Plot Twist

Michael Wagstaff • 15 January 2024

Deriving insight from Trustpilot data

The use of ratings and review sites is a well known source of insight for brands. Previous articles, such as this one on harnessing publicly available data, have shown the valuable insight that can be derived from techniques such as sentiment analysis.


In this article we take a slightly different twist by looking at the insight that can be derived from analysing the behaviour of reviewers.


In the first part we discuss tree plots. This is a visual technique that provides insight on the buying behaviours of reviewers.  In the second part, we look at how regression analysis can be used to derive drivers of loyalty.


Why is a tree plot good for insight generation?

A tree plot, also known as a tree map, is a data visualisation technique used to display hierarchical data using nested rectangles.

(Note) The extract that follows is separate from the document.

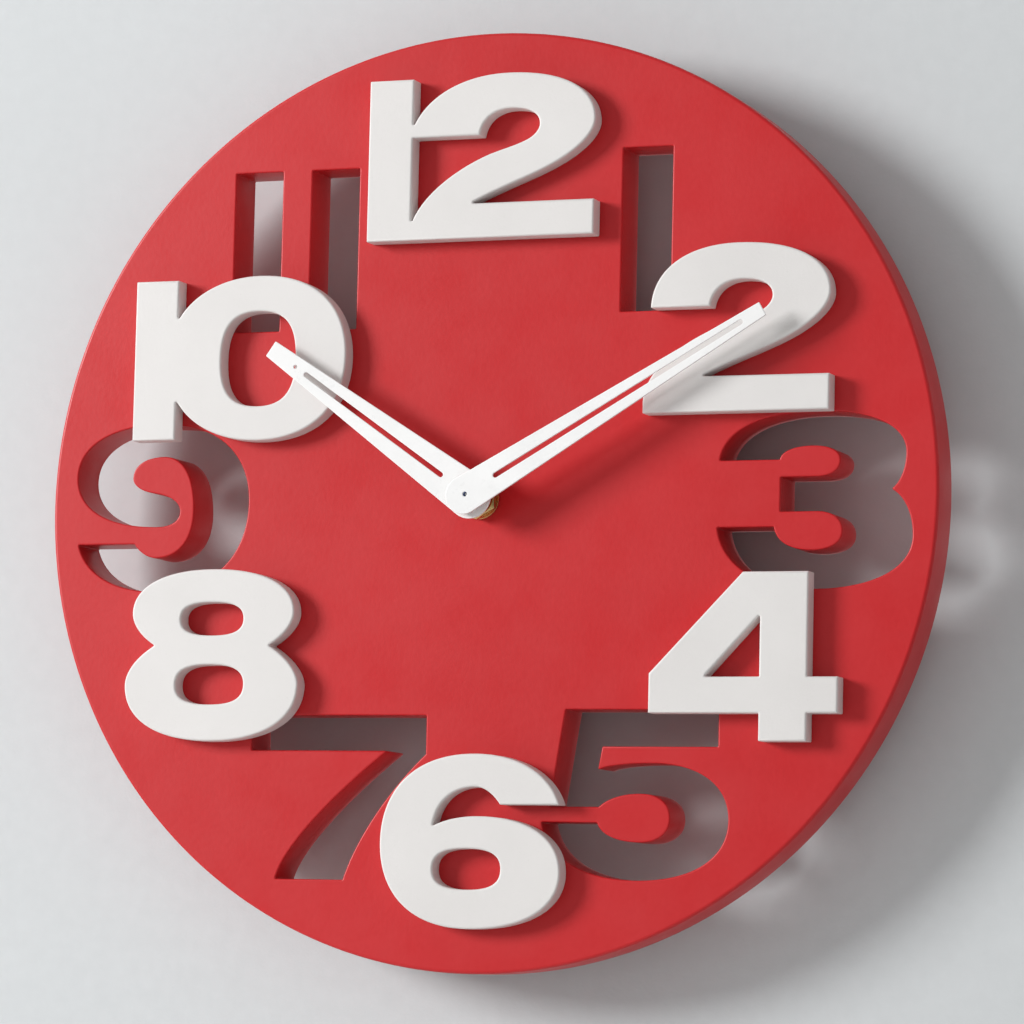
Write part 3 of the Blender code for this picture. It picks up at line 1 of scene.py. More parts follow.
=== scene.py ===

When thinking of a tree plot, picture a big box that represents all data, divided into smaller boxes for each category, with the size of each box showing how big or important that category is. These boxes can be further split into even smaller ones to show sub-categories, letting you see at a glance how different parts of the data compare in size and importance.


When applied to customer reviews, a tree plot can provide insights into the brand's audience and their interests or buying behaviours by showing the categories that a brand's reviewers also review. 


  1. Customer Interests: By seeing the other categories that customers of a brand review, that brand can understand what other products or services their customers are interested in. This can guide cross-promotional activities, partnerships, or expansions.
  2. Market Positioning: The brand can see how it's positioned in the market in relation to other sectors. If brand reviewers often review high-end clothing stores, for example, it might suggest that the brand appeals to a more affluent demographic.
  3. Cross-Selling Opportunities: Understanding the other interests of their customers can help the brand identify opportunities to cross-sell related products or services.
  4. Targeted Marketing: Insights from the tree plot can inform targeted marketing strategies. If a significant number of customers are also reviewing health and wellness services, for instance, marketing campaigns could be tailored to this interest.
  5. Customer Segmentation: The brand can segment its customer base more effectively by using the insights to create specific profiles based on the other categories of products or services they review.
  6. Competitive Analysis: It can provide an understanding of the competitive landscape by showing what other types of businesses attract the brand's customers.
  7. Product Development: Insights into what other categories customers are interested in can inform new product development strategies.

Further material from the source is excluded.